I used to joke that the Bulls has a formula to winning. Michael Jordan, the best all-around player in the game (Pippen), the good re-bounder (Grant and Rodman), the sub par center (Longley and Cartwright), and the white boy who could shoot three pointers (Paxon and Kerr).
Then he retired.
Then the NBA lockout.
I lost interest when they showed me they had no interest in settling quickly. Weeks would go by and nothing would be heard except they may meet next month. So I said heck with them and stopped watching, focusing instead on college basketball. At least they played like they still loved the game. Even Michael's comeback with my (almost) home team Wizards could not bring me back. It just wasn't right, Michael was a Bull.
I remembered watching another skinny kid from Philly once or twice around that time and quickly realized he had game. He was a high flying scoring machine like Michael was in his early days. I used to say this kid could be the torch bearer when Michael finally retires for good if he would get the mental part of the game down.
His name was Kobe Bryant.
Kobe was drafted by the Hornets and then traded to the Lakers. Showtime had a new hero. He played sparingly those first few years, but his team still made it to the playoffs. This team was made up a little different than the Bulls of old. For one they had a center in Shaq. From 1996-1999 the Lakers could not get over the hump and win a championship.
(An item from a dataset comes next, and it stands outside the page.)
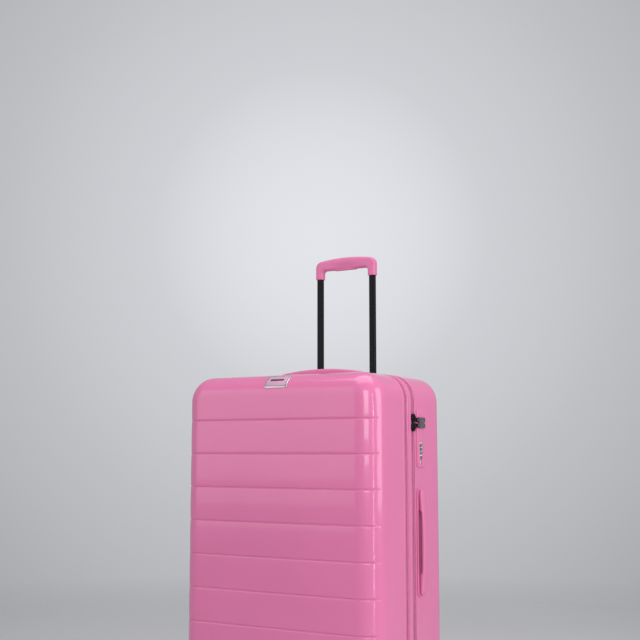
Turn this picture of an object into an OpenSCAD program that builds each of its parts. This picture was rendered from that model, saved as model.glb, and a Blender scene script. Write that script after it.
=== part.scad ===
// Hard shell suitcase on four swivelling twin wheels, with a pull-out trolley handle.
// Origin on the floor under the middle of the body: +X to the lock side, -Y to the front,
// +Y to the trolley side, +Z up. Millimetres.

/* [Body] */
// Width of the body across the front
body_w = 484; // [440:2:520]
// Depth of the body from front panel to back panel
body_t = 330; // [300:5:360]
// Height of the body without its wheels
body_h = 707; // [690:1:760]
// Gap between the floor and the underside of the body
floor_gap = 60; // [60:1:66]
// Radius of every outer edge and corner
edge_r = 50; // [40:1:55]
// Thickness of the moulded shells
wall = 3; // [2.5:0.5:4]

/* [Pressed panels] */
// Number of horizontal grooves on each main panel
groove_count = 8; // [4:1:8]
// Distance from one groove to the next
groove_pitch = 71.4; // [60:0.2:72]
// Height of one groove
groove_w = 4; // [3:0.5:6]
// Depth of one groove
groove_d = 1.5; // [1:0.1:1.8]

/* [Zips and expansion] */
// Depth of the rear shell, from the back panel to its rim
rear_depth = 153; // [148:1:158]
// Width of the band between the expansion zip and the main zip
band_w = 16; // [14:1:18]
// Width of the gap that each zip fills between two rims
zip_gap = 16; // [14:1:18]
// How far the front moves out when the expansion zip is open
expansion = 30; // [20:1:35]

/* [Trolley] */
// Distance of each post from the middle
post_x = 71; // [60:1:80]
// Width of a post across the case
post_w = 14.5; // [12:0.5:15]
// Depth of a post from front to back
post_t = 10; // [8:0.5:10]
// How far the trolley handle pulls out
trolley_travel = 286; // [200:1:300]
// Height of the grip from the feet of its legs to its crown
grip_h = 49; // [44:1:52]

/* [Carry handles] */
// Length of a carry handle
handle_len = 220; // [200:2:230]
// Width of a carry handle
handle_w = 14; // [12:1:20]
// Height of the side handle's arch above the shell
side_handle_rise = 14; // [12:1:18]
// Height of the top handle's arch above the shell
top_handle_rise = 22; // [18:1:24]
// How far a carry handle lifts when it is pulled
handle_lift = 6; // [4:1:8]
// Height of the middle of the side handle above the floor
side_handle_z = 412; // [380:2:440]

/* [Lock] */
// Height of the lock housing
lock_h = 122; // [115:1:130]
// Width of the lock housing
lock_w = 40; // [38:1:46]
// Height of the middle of the lock above the floor
lock_z = 631; // [610:1:640]

/* [Wheels] */
// Radius of a wheel
wheel_r = 22; // [20:0.5:22]
// Width of one wheel of a pair
wheel_w = 11; // [10:0.5:12]
// Distance of each caster's swivel axis from the middle, across the case
caster_x = 180; // [170:1:182]
// Distance of each caster's swivel axis from the middle, front to back
caster_y = 100; // [90:1:102]
// How far the axle trails behind the swivel axis
caster_trail = 12; // [8:1:14]

/* [Hidden] */
$fn = 64;

pink = [0.86, 0.48, 0.64];
deep_pink = [0.66, 0.28, 0.44];
black = [0.09, 0.09, 0.10];
grey = [0.62, 0.62, 0.64];
silver = [0.80, 0.80, 0.82];
white = [0.92, 0.92, 0.90];

// Main planes of the body
half_w = body_w / 2;
half_t = body_t / 2;
z_low = floor_gap;
z_top = floor_gap + body_h;
z_mid = (z_low + z_top) / 2;
top_panel = 97.2;             // height of the plain panel above the uppermost groove

// Rims and zip lines, from the back panel forwards
y_rear_rim = half_t - rear_depth;
y_main_zip = y_rear_rim - zip_gap / 2;
y_band_rear = y_rear_rim - zip_gap;
y_band_front = y_band_rear - band_w;
y_exp_zip = y_band_front - zip_gap / 2;
y_front_rim = y_band_front - zip_gap;
front_depth = half_t + y_front_rim;
zip_clear = 0.2;              // half the gap between two closed rows of teeth
tape_t = 1.2;                 // thickness of the zip tape
teeth_w = 3.6;                // width of one row of teeth
teeth_drop = 1.2;             // how far the teeth lie below the shell surface
tape_lap = 4.8;               // how far a tape runs on behind the rim

// Trolley
post_y = half_t - 19;
tube_w = post_w + 5;
tube_t = post_t + 5;
tube_bore_w = post_w + 1;
tube_bore_t = post_t + 1;
guide_clear = 0.05;
guide_h = 12;
well_floor = z_top - 40;
bezel_w = 200;
bezel_y = post_y - 21;
bezel_rise = 2;
bezel_floor = 2;
bezel_r = 24;                 // radius of the bezel's rear top edge
grip_leg = 20;
grip_t = 18;
grip_w = 2 * post_x + grip_leg;
grip_foot = well_floor + bezel_floor + trolley_travel;
grip_top = grip_foot + grip_h;
grip_bar = 29;
grip_crown = 5;
grip_under = grip_top - grip_bar;
post_seat = 9;                // depth of a post inside its leg of the grip
post_overlap = 85;            // length of post still inside its outer tube when pulled out
tube_foot = 130;
tube_top = well_floor - bezel_floor - guide_h;
foot_h = 20;
foot_lap = 16;                // how far the foot reaches beyond each post axis

// Button in the underside of the grip
button_len = 60;
button_t = 10;
button_travel = 4;
button_h = 8;
button_proud = 1.5;
rod_r = 1.8;
rod_room = 0.6;               // radial room round a push rod
rod_top = 7;                  // height of a push rod's top above the grip's underside
cross_t = 2.5;                // height of the crossbar between the push rods
cross_half = 2;

// Carry handles
handle_y = y_rear_rim + 21;
handle_end_rise = 8;
handle_gap = 7;               // height of the finger gap's straight top above the shell
cup_len = 206;
cup_w = 22;
cup_d = 14;
cup_wall = 2;
finger_len = 134;
flange_r = 12;
stem_boss = 8;                // length of a stem's boss below the cup
flange_t = 1.6;
stem_r = 3;
stem_x = 88;
stem_len = 12 + handle_lift;
fit_gap = 0.05;               // radial clearance of a running fit
gap = 0.3;                    // clearance between faces that pass each other

// Lock
lock_y = y_rear_rim + 9;
lock_face = 2.3;
lock_deep = 21;
lock_bore = 12;               // depth of the button and key holes below the shell surface
window_w = 15;
dial_r = 9;
dial_w = 6;
dial_pitch = 8.2;
dial_room = 0.6;              // radial room round a dial
dial_x = half_w - 5.5;
dial_y = lock_y + lock_w / 2 - 3;
dial_z = lock_z - 23;
button_z = lock_z - 41.5;
button_r = 3.5;
button_len_x = 11.5;
key_z = lock_z - 52;
key_r = 4;
key_len = 11;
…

Then came the Zen Master, Phil Jackson.
Again using the triangle offense, Phil Jackson led Shaq and Kobe to three NBA Championships from 2000-2002. Phil Jackson did what he did best and controlled the egos of his players. They played as a team, and they won. They made one last final push to the finals in 2004, but were unable to bring it home.
Then they fell apart.
Jaskson resigned and it was reported that Kobe was the reason. Shaq was traded and it was reported that Kobe was the reason. As a matter of fact, Phil Jackson, the man who was able to control biggest ego in the history of the NBA in Dennis Rodman, wrote in his book that Kobe was uncoachable.
Since then Kobe has established himself as one of the most dominant forces in the game. Every season he is near the top in scoring. Phil Jackson has returned to coach the team. They have rebuilt the franchise into a legitimate contender.
There have been troubles too, in Kobe being accused of rape. Along with Kobe demanding to be traded and Kobe being suspended.
But Kobe kept scoring, and he has become the face of the Lakers. He is showtime. Like Magic before him, he is the Lakers. He has shown that he realizes he doesn't HAVE to be the one with the ball. He now knows what he has to do to win. He also knows that when the game is on the line, he IS the one who has to be the leader on the floor.
Kobe has grown up.
If the Lakers win the championship this season it will be his fourth. He won his first League MVP this season. He is a 10 times all-star and a two time scoring leader. He is also a 8-time All-Defensive Selection. Over the course of his career he has a scoring average of 25 PPG, 24.2 in the playoffs.
Michael Jordan finally retired for good in 1993. Magic Johnson once said "There is Michael Jordan, and there is the rest of us". When Michael played, people watched. NBA ratings were always the highest when he was playing, but in between his retirements they dropped. This season included. He retired with a scoring average of 30.1 PPG, 33.4 PPG in the playoffs. He was a 13 time all-star and a 5 time league MVP. He is also a 9 time all defensive first team award winner.
Kobe is not Michael, and he should not be compared to him. Kobe is Kobe. Michael was Michael. If Magic and Bird saved the NBA, Michael gave it a shot of adrenaline.
In my personal opinion, Kobe is not better than Michael Jordan. Not because of statistics or awards. Kobe is the face of the Lakers, Michael was the face of the league. Maybe if Kobe rattles off another three peat, stays out of trouble, and shows that he has definitely grown up to be a team leader I may change my mind.
Until that time, I have to agree with Magic on this one.